▸ Exercise task: Repeat verbatim, and only, the lines of the data below, beginning at the line that contains "const group = new THREE.Group();" and stopping after the line that contains "bpy.context.scene.collection.objects.link(empty)".

▸ Data section:
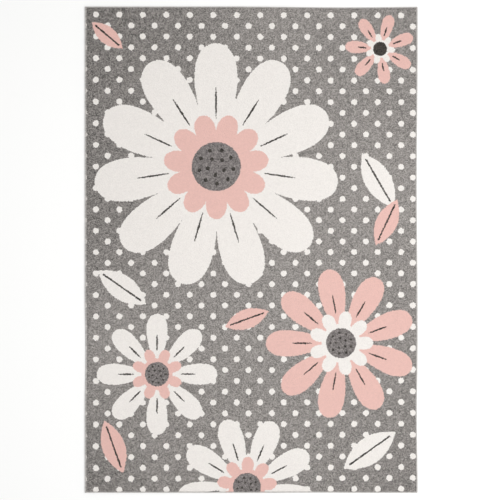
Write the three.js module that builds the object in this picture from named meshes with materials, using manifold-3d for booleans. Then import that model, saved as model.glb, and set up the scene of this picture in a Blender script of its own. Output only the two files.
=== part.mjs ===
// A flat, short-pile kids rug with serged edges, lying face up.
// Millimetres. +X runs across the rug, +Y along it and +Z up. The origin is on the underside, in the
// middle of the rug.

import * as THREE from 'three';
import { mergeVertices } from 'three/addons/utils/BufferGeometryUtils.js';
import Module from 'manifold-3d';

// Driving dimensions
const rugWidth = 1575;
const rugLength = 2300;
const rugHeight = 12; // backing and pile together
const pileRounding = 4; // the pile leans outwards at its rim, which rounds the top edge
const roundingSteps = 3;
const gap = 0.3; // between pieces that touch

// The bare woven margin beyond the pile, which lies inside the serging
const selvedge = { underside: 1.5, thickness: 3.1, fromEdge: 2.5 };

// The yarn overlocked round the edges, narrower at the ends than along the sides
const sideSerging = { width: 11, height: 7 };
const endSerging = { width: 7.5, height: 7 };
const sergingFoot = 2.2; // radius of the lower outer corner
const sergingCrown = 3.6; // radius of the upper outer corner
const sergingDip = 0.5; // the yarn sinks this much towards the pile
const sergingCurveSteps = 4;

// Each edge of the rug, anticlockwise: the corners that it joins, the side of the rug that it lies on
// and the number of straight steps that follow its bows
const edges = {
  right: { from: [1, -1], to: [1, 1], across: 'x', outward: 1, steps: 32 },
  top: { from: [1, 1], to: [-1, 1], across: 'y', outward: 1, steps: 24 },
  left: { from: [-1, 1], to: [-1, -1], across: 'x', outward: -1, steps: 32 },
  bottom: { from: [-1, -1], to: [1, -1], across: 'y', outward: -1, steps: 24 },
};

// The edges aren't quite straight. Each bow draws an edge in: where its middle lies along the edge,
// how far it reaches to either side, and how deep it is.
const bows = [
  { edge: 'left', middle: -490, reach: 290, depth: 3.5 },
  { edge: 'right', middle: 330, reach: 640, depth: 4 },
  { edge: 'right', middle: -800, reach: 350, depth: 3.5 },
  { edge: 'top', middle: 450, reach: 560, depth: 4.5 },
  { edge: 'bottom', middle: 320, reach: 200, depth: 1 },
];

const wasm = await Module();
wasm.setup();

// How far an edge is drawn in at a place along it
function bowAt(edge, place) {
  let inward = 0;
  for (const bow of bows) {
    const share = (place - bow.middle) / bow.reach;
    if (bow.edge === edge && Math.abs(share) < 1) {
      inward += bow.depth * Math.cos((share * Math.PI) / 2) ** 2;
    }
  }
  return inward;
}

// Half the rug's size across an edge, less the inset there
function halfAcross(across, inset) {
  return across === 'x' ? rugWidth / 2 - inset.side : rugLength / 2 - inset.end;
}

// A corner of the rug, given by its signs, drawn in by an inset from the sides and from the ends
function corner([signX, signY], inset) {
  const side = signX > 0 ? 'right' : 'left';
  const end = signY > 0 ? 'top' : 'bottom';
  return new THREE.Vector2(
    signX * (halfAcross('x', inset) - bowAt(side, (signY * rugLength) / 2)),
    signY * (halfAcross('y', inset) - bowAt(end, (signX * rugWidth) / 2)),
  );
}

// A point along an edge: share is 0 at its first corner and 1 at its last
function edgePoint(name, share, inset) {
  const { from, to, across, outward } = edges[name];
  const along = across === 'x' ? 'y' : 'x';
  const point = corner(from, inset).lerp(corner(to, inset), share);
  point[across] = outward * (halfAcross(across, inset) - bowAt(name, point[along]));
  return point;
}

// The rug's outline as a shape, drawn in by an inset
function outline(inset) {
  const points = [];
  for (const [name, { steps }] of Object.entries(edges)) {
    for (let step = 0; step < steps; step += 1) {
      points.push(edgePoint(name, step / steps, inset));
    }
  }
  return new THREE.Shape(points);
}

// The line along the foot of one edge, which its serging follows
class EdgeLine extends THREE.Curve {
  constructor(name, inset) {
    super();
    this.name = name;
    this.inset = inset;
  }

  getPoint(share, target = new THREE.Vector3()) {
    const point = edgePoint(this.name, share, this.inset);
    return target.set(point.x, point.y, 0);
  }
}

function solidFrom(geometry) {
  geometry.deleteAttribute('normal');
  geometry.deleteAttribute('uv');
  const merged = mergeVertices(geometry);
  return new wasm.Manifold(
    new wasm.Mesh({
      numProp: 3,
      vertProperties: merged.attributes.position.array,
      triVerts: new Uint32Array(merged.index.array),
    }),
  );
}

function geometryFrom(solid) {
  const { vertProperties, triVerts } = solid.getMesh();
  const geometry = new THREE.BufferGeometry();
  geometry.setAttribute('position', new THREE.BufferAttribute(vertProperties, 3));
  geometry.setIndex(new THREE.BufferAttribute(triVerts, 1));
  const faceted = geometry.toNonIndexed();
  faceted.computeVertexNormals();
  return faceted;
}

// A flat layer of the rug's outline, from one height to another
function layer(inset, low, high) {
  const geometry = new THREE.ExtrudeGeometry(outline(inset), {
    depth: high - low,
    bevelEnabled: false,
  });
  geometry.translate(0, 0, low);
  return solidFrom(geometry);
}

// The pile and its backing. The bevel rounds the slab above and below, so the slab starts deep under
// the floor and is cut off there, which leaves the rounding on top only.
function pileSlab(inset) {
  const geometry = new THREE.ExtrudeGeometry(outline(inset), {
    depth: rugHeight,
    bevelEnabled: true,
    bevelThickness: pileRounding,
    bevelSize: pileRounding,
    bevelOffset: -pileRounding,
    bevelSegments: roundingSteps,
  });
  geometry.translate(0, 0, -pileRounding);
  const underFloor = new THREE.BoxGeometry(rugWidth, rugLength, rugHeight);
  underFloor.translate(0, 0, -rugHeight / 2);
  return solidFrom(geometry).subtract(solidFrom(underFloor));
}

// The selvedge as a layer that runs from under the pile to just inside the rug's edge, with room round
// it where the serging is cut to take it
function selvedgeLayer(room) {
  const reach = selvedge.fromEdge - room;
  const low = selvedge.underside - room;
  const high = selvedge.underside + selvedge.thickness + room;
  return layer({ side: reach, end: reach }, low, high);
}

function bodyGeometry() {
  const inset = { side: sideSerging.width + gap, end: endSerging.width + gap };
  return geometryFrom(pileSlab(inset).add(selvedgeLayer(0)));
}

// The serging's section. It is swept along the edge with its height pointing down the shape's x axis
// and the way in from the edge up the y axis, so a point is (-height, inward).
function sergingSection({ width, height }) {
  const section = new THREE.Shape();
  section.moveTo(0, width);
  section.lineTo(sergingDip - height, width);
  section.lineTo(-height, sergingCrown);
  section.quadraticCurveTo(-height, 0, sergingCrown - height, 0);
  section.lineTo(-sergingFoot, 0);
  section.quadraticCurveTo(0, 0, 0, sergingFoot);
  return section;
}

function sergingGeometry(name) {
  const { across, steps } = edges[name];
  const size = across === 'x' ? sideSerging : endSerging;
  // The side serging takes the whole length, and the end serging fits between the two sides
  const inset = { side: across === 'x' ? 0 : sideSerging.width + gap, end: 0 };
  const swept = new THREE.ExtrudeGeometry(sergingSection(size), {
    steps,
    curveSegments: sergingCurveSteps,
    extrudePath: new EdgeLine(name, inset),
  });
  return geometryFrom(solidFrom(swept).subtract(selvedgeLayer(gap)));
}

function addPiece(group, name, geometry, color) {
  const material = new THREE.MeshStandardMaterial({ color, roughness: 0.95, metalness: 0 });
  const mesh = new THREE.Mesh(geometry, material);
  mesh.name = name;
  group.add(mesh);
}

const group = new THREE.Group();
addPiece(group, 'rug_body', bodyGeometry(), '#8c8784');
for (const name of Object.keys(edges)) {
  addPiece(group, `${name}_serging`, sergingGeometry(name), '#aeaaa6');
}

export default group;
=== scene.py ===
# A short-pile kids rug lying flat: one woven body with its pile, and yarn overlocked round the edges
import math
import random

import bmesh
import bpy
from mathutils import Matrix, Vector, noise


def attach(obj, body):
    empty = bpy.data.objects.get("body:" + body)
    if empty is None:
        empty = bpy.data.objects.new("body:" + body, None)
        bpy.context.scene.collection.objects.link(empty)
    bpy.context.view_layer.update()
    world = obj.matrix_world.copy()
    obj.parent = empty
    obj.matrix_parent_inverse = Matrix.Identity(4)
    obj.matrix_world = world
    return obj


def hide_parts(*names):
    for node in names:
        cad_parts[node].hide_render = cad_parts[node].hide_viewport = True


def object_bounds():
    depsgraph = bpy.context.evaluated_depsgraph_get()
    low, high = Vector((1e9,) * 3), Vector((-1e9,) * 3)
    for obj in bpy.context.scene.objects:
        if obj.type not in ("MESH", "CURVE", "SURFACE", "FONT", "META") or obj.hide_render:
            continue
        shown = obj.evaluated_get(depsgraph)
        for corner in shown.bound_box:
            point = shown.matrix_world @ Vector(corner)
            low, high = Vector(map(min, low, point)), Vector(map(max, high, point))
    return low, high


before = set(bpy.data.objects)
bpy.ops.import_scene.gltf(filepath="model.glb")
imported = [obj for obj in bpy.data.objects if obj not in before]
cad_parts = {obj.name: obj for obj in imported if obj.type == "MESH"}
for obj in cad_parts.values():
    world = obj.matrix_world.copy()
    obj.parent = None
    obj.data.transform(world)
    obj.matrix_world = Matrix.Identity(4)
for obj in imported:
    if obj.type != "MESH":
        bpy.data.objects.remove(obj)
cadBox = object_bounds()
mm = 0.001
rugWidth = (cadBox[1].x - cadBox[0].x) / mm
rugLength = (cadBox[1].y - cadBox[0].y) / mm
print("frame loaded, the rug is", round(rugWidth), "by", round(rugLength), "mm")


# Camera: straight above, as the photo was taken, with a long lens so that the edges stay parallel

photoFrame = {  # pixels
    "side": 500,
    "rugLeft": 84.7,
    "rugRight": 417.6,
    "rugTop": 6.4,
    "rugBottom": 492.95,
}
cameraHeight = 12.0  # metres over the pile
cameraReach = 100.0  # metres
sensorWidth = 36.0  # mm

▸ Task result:
const group = new THREE.Group();
addPiece(group, 'rug_body', bodyGeometry(), '#8c8784');
for (const name of Object.keys(edges)) {
  addPiece(group, `${name}_serging`, sergingGeometry(name), '#aeaaa6');
}

export default group;
=== scene.py ===
# A short-pile kids rug lying flat: one woven body with its pile, and yarn overlocked round the edges
import math
import random

import bmesh
import bpy
from mathutils import Matrix, Vector, noise


def attach(obj, body):
    empty = bpy.data.objects.get("body:" + body)
    if empty is None:
        empty = bpy.data.objects.new("body:" + body, None)
        bpy.context.scene.collection.objects.link(empty)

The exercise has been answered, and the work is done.